Who - Meta, the parent company of Instagram and Facebook, announced the measures. Joel Kaplan, Meta's Chief Global Affairs Officer, described the rationale in an accompanying LinkedIn post. The changes affect teen users on Instagram across 27 EU member states and Brazil, and on Facebook in the United States.

What - Meta introduced three initiatives: an AI visual analysis system that scans photos and videos for physical cues like height and bone structure to detect likely underage accounts; an expansion of its age prediction technology - which identifies teens who registered with adult birthdates - to new geographic markets; and a parent notification program providing US parents with guidance on confirming their teens' ages.

When - The announcement was made on May 5, 2026. The age prediction technology expansion began today.
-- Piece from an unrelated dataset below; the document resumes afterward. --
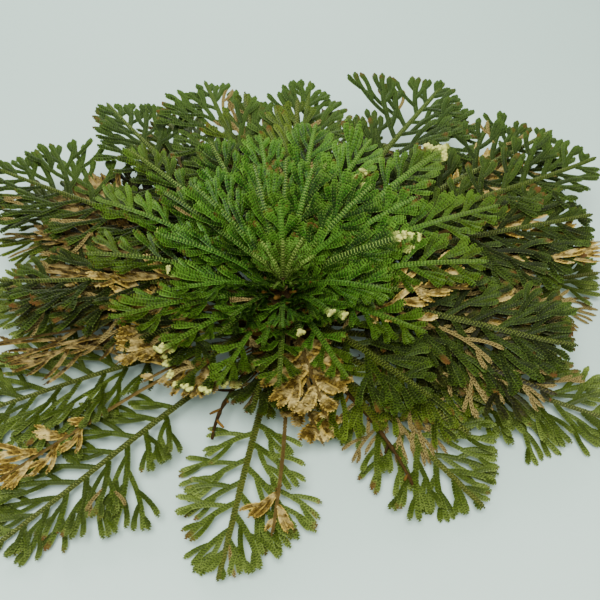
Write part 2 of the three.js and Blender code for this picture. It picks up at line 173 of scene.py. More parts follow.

The parent notification program will begin rolling out in the US this month. UK and EU Facebook expansion is scheduled for June 2026. Global Instagram expansion is planned for the remainder of 2026.

Where - The age prediction technology now covers Instagram in all 27 EU member states and Brazil, and Facebook in the United States. The parent notification program applies to US Facebook and Instagram users. Visual analysis features are currently limited to select countries.

Why - Meta faces compounding regulatory pressure, including preliminary DSA breach findings from the European Commission announced on April 29, 2026, and ongoing legislative scrutiny in multiple markets. The company has enrolled hundreds of millions of teens in Teen Account protections since September 2024, but regulators have found that voluntary measures have not been sufficient to prevent under-13 access. The expansion of AI-driven age detection is Meta's primary response to that enforcement gap.